Bears and moose are extremely rare within the park boundaries.
What You Need to Know
A seasonal Island Explorer bus links hotels, inns and campgrounds with destinations in Acadia National Park and nearby village centers. Mount Desert Island residents and visitors benefit from this free transportation to hiking trails, carriage roads, beaches and local shops and restaurants.
There are 45 miles of carriage roads available for bicycling within the park. The National Park Service allows class 1 e-bikes along with traditional bikes.
A valid Maine fishing license is required to fish in the park for anyone 16 years of age or older.
Acadia has three campgrounds and five lean-to shelters. Backcountry camping and overnight parking are not permitted.
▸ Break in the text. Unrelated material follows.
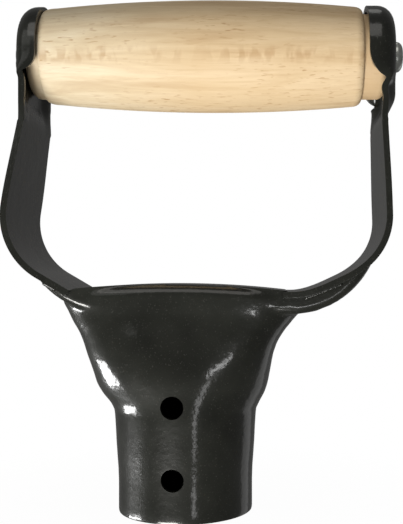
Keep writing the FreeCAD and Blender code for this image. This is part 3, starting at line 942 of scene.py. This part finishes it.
    def rounded(self, height: float, most: float) -> float:
        """How much the mouth's rounding takes off at a height."""
        return most * (1 - min(1.0, height / self.mouth_rise)) ** 2

    def hull(self, skin: Skin) -> list[list[int]]:
        """Add the outside's closed loops, and return them with the lid's first row last."""
        levels = [0.0, 0.25, 0.8, 2.5, 5.0, 9.0, 13.0, 17.0, 21.0, 25.0, 28.0]
        levels += [29.0 + 0.6 * i for i in range(22)] + [43.5, 45.5, 47.5, self.first_bent]
        halves = [self.ring(z, 0.0, self.rounded(z, self.mouth_round[0])) for z in levels]
        for step in range(1, self.bent_rows + 1):
            bent = 1 - (1 - step / self.bent_rows) ** self.crowding
            halves.append(self.ring(self.first_bent, bent))
        loops = []
        for points in halves:
            front = skin.row(points)
            rear = skin.row((x, -y, z) for x, y, z in points[1:-1])
            loops.append(front + rear[::-1])
        for low, high in zip(loops, loops[1:]):
            skin.bridge(low, high, True)
        self.lid(skin, loops[-1], halves[-1])
        return loops

    def lid(self, skin: Skin, loop: list[int], points: list[Point], across: int = 12) -> None:
        """Close the top with rows from its front edge to its rear edge."""
        half = self.columns // 2
        ladder = [loop[: half + 1]]
        for step in range(1, across):
            share = 1 - 2 * step / across
            middle = skin.row((x, y * share, z) for x, y, z in points[1:-1])
            ladder.append([loop[0]] + middle + [loop[half]])
        ladder.append([loop[0]] + loop[half + 1:][::-1] + [loop[half]])
        for low, high in zip(ladder, ladder[1:]):
            skin.bridge(low, high, False)

    def build(self) -> bpy.types.Object:
        """Make the shell, still without its fixing holes."""
        skin = Skin()
        loops = self.hull(skin)
        inner = []
        for height in (0.0, 0.25, 0.8, 9.0, 20.0, 30.0, 33.0, 36.5, 39.5, 44.0, 50.0, 56.0, 60.5):
            inset = self.wall - self.rounded(height, self.mouth_round[1])
            inner.append(skin.row(self.bore_ring(height, inset)))
        skin.bridge(loops[0], inner[0], True)
        for low, high in zip(inner, inner[1:]):
            skin.bridge(low, high, True)
        skin.faces.append(tuple(inner[-1]))
        item = skin.piece("socket_shell_visual", merge=0.002)
        mark_sharp(item, 40)
        item.data.materials.append(self.paint)
        return item

    def pierce(self, item: bpy.types.Object, holes: Iterable[dict]) -> None:
        """Cut the round fixing holes through the front wall.

        Args:
            item: The shell.
            holes: The record's mounts of the holes, each with pos_m and dims.
        """
        for hole in holes:
            x, _, z = hole["pos_m"]
            bpy.ops.mesh.primitive_cylinder_add(
                vertices=96, radius=hole["dims"]["r_mm"] * MM, depth=12 * MM,
                location=(x, -21 * MM, z), rotation=(math.pi / 2, 0, 0),
            )
            cutter = bpy.context.object
            cut = item.modifiers.new("hole", "BOOLEAN")
            cut.object = cutter
            cut.solver = "EXACT"
            settle(item)
            bpy.data.objects.remove(cutter)
        mark_sharp(item, 40)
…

Portions of the park may be closed in winter and for wildlife nesting seasons. Always check the National Park Service website for up-to-date information.
Where to Stay
Downtown Bar Harbor is filled to the brim with restaurants and quaint side street cafes, ice cream parlors, souvenir shops and art galleries to explore just outside the park entrance. A seasonal shuttle provides transportation from Bar Harbor to many of the must-see attractions inside Acadia NP. After a full day of fun in the park, we chose The Acadia Hotel for our stay in downtown Bar Harbor. Built as a ship captain’s house in 1880, the Main House and attached Boat House offer a wide variety of room styles. Hotel amenities included complimentary bikes, a hot tub, free WiFi, off-street parking and a complimentary continental breakfast.